- _WORK TO BE COMPLETED_
What number of lines contain the word "materials"? Reply with the number and nothing else.

- _SOURCE MATERIAL_
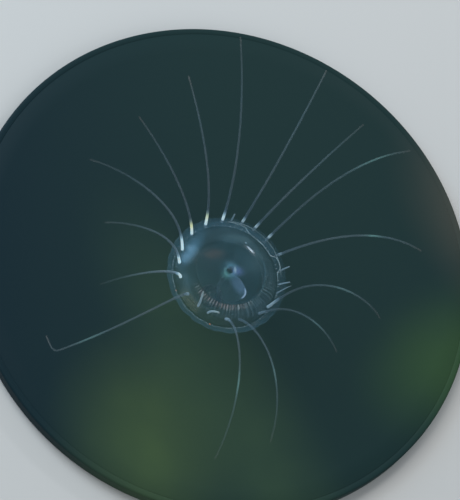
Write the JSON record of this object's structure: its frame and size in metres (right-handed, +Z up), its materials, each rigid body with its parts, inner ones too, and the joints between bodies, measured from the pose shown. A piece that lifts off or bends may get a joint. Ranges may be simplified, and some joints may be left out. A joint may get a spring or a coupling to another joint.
{
  "type": "small narcomedusa jellyfish on a display stand",
  "caption": "Life-size still model of a small glassy jellyfish: flat clear bell with lappets, round stomach and stiff arching tentacles, held over a dark round base by one slim rod.",
  "frame": {"origin": "middle of the underside of the stand's base, where it rests", "axes": "+Z up, along the bell's axis and away from its mouth; -Y towards the side it is looked at from"},
  "size_m": [0.172, 0.172, 0.0769],
  "materials": {
    "umbrella_jelly": "clear, wet, slightly blue jelly",
    "lappet_jelly": "clear, wet, slightly blue jelly",
    "velum_film": "thin clear film",
    "stomach_wall": "dark blue-grey translucent tissue",
    "gonads": "reddish brown pleated tissue, moist",
    "mouth_lip": "pale violet translucent tissue",
    "tentacle": "bluish white, translucent, moist",
    "stand_base": "satin, very dark blue-green",
    "stand_rod": "clear acrylic, polished"
  },
  "bodies": {
    "root": {"gonad_ring": "gonads", "lappet_ring": "lappet_jelly", "mouth_lip": "mouth_lip", "stand_base": "stand_base", "stand_rod": "stand_rod", "stomach": "stomach_wall", "tentacle_01_inner": "tentacle", "tentacle_01_outer": "tentacle", "tentacle_02_inner": "tentacle", "tentacle_02_middle": "tentacle", "tentacle_02_outer": "tentacle", "tentacle_03_inner": "tentacle", "tentacle_03_outer": "tentacle", "tentacle_04_inner": "tentacle", "tentacle_04_middle": "tentacle", "tentacle_04_outer": "tentacle", "tentacle_05_inner": "tentacle", "tentacle_05_middle": "tentacle", "tentacle_05_outer": "tentacle", "tentacle_06_inner": "tentacle", "tentacle_06_middle": "tentacle", "tentacle_06_outer": "tentacle", "tentacle_07_inner": "tentacle", "tentacle_07_middle": "tentacle", "tentacle_07_outer": "tentacle", "tentacle_08_inner": "tentacle", "tentacle_08_middle": "tentacle", "tentacle_08_outer": "tentacle", "tentacle_09_inner": "tentacle", "tentacle_09_outer": "tentacle", "tentacle_10_inner": "tentacle", "tentacle_10_middle": "tentacle", "tentacle_10_outer": "tentacle", "tentacle_11_inner": "tentacle", "tentacle_11_outer": "tentacle", "tentacle_12_inner": "tentacle", "tentacle_12_middle": "tentacle", "tentacle_12_outer": "tentacle", "tentacle_13_inner": "tentacle", "tentacle_13_middle": "tentacle", "tentacle_13_outer": "tentacle", "tentacle_14_inner": "tentacle", "tentacle_14_middle": "tentacle", "tentacle_14_outer": "tentacle", "tentacle_15_inner": "tentacle", "tentacle_15_outer": "tentacle", "umbrella_disc": "umbrella_jelly", "velum": "velum_film", "young_tentacle_01": "tentacle", "young_tentacle_02": "tentacle", "young_tentacle_03": "tentacle", "young_tentacle_04": "tentacle", "young_tentacle_05": "tentacle", "young_tentacle_06": "tentacle"}
  },
  "joints": []
}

- _CORRECT RESPONSE_
2